Requirements. Print the whole listing exactly.

———

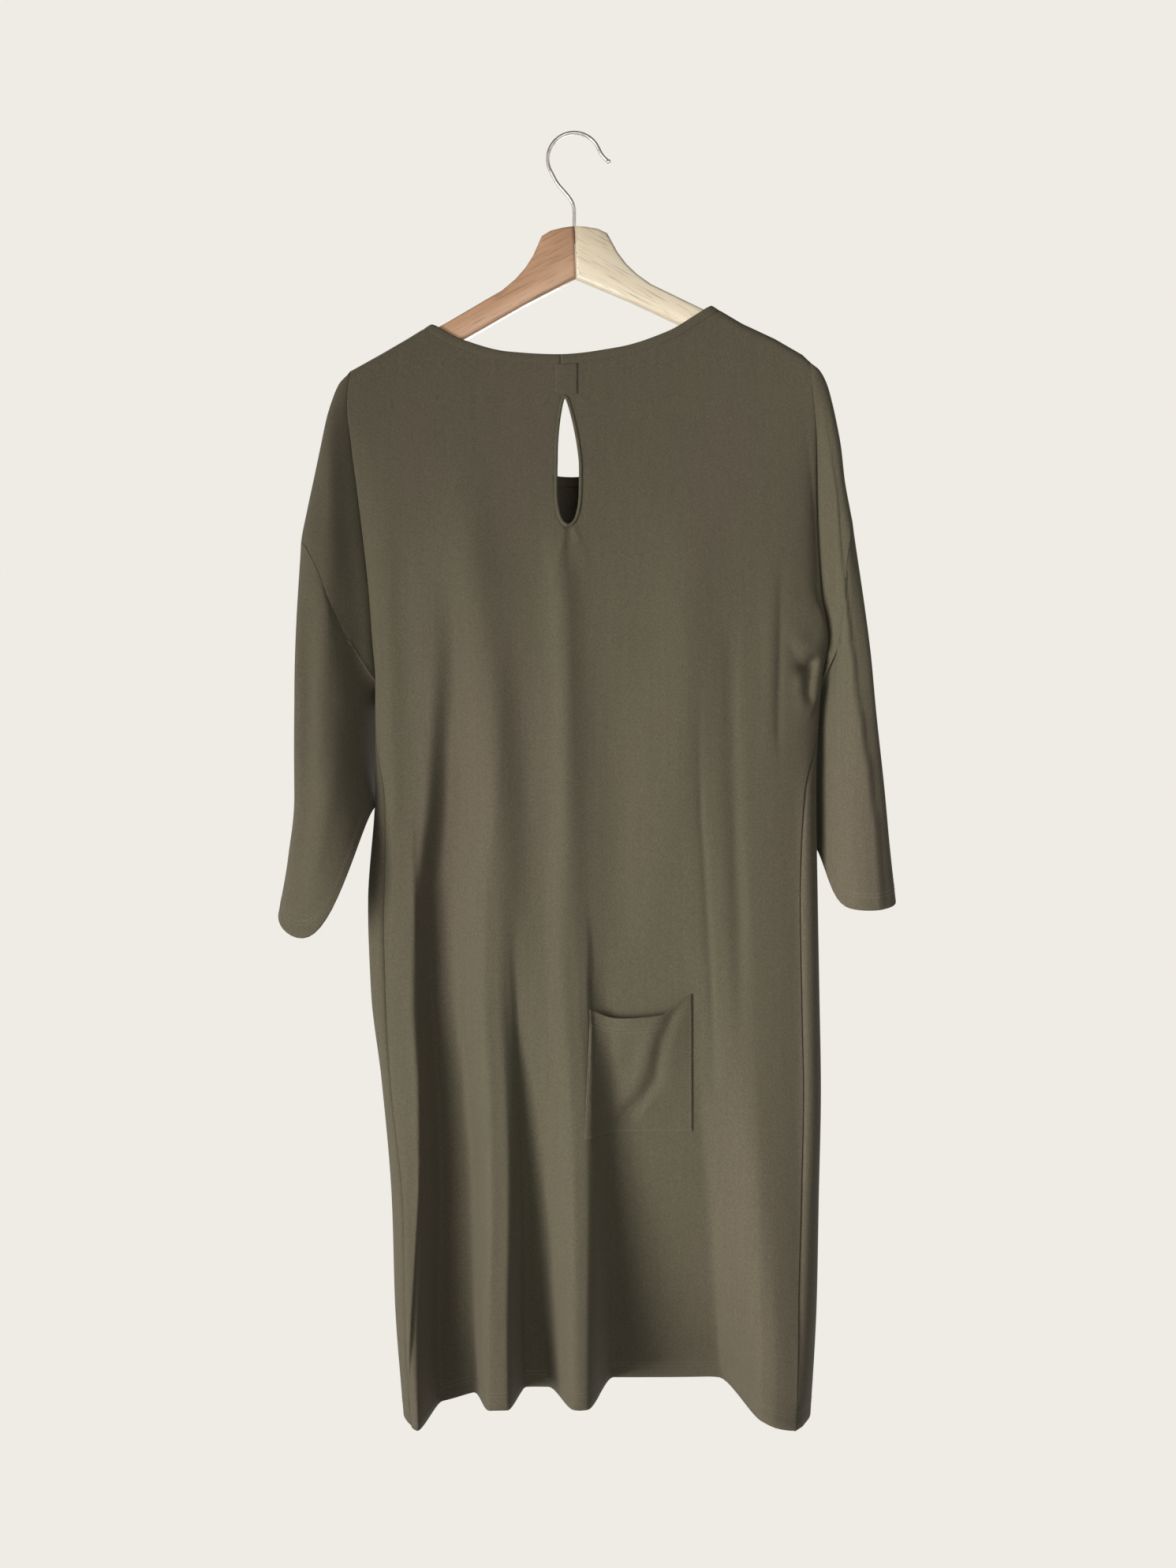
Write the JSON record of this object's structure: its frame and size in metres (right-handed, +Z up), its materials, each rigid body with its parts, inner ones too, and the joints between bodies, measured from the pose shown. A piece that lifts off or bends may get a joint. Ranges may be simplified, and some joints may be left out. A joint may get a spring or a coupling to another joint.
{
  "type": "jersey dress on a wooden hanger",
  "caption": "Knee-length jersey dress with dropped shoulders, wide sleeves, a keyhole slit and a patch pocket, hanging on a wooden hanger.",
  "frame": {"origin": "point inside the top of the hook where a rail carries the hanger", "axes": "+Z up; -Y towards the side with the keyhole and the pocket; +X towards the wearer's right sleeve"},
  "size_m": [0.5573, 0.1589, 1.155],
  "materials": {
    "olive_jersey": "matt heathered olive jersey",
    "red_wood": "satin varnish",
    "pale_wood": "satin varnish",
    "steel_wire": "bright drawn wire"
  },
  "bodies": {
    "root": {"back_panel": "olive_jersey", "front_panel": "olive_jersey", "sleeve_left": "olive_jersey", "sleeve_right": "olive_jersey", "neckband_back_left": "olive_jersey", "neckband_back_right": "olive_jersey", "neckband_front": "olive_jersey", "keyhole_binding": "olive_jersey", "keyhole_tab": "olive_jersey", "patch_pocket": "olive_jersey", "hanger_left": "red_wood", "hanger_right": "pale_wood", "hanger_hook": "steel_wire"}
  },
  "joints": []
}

———

Response to the exercise.
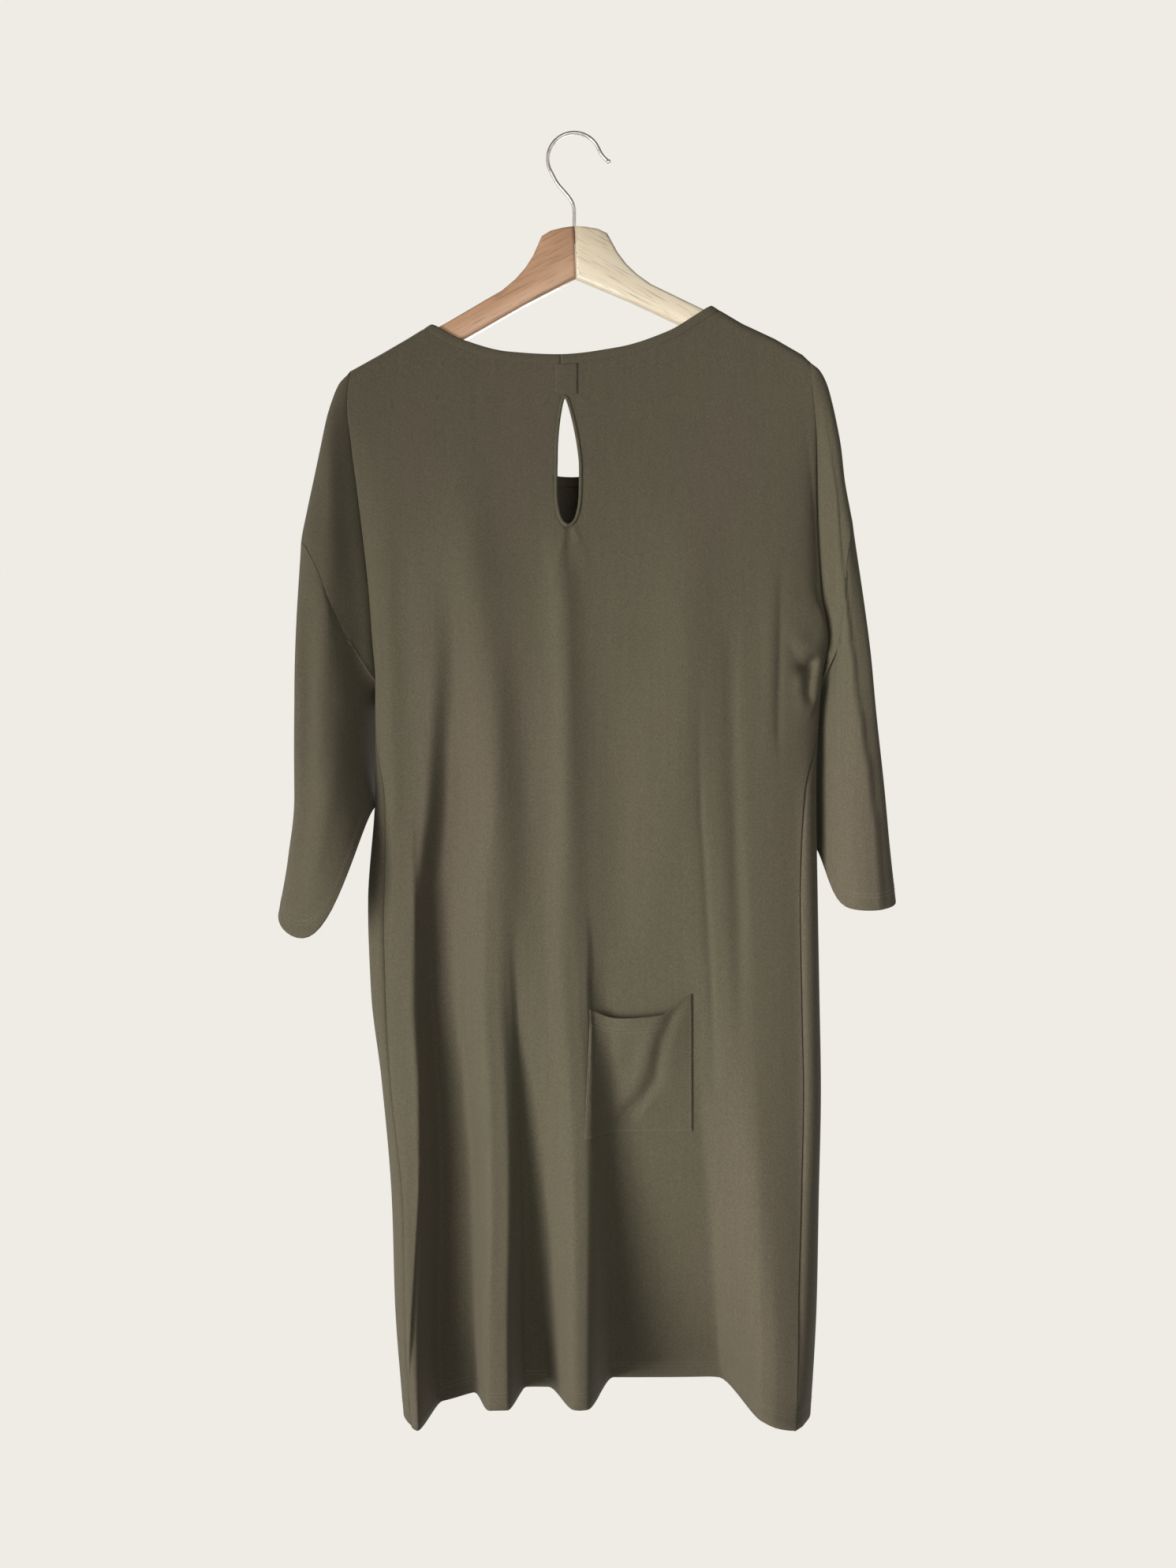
Write the JSON record of this object's structure: its frame and size in metres (right-handed, +Z up), its materials, each rigid body with its parts, inner ones too, and the joints between bodies, measured from the pose shown. A piece that lifts off or bends may get a joint. Ranges may be simplified, and some joints may be left out. A joint may get a spring or a coupling to another joint.
{
  "type": "jersey dress on a wooden hanger",
  "caption": "Knee-length jersey dress with dropped shoulders, wide sleeves, a keyhole slit and a patch pocket, hanging on a wooden hanger.",
  "frame": {"origin": "point inside the top of the hook where a rail carries the hanger", "axes": "+Z up; -Y towards the side with the keyhole and the pocket; +X towards the wearer's right sleeve"},
  "size_m": [0.5573, 0.1589, 1.155],
  "materials": {
    "olive_jersey": "matt heathered olive jersey",
    "red_wood": "satin varnish",
    "pale_wood": "satin varnish",
    "steel_wire": "bright drawn wire"
  },
  "bodies": {
    "root": {"back_panel": "olive_jersey", "front_panel": "olive_jersey", "sleeve_left": "olive_jersey", "sleeve_right": "olive_jersey", "neckband_back_left": "olive_jersey", "neckband_back_right": "olive_jersey", "neckband_front": "olive_jersey", "keyhole_binding": "olive_jersey", "keyhole_tab": "olive_jersey", "patch_pocket": "olive_jersey", "hanger_left": "red_wood", "hanger_right": "pale_wood", "hanger_hook": "steel_wire"}
  },
  "joints": []
}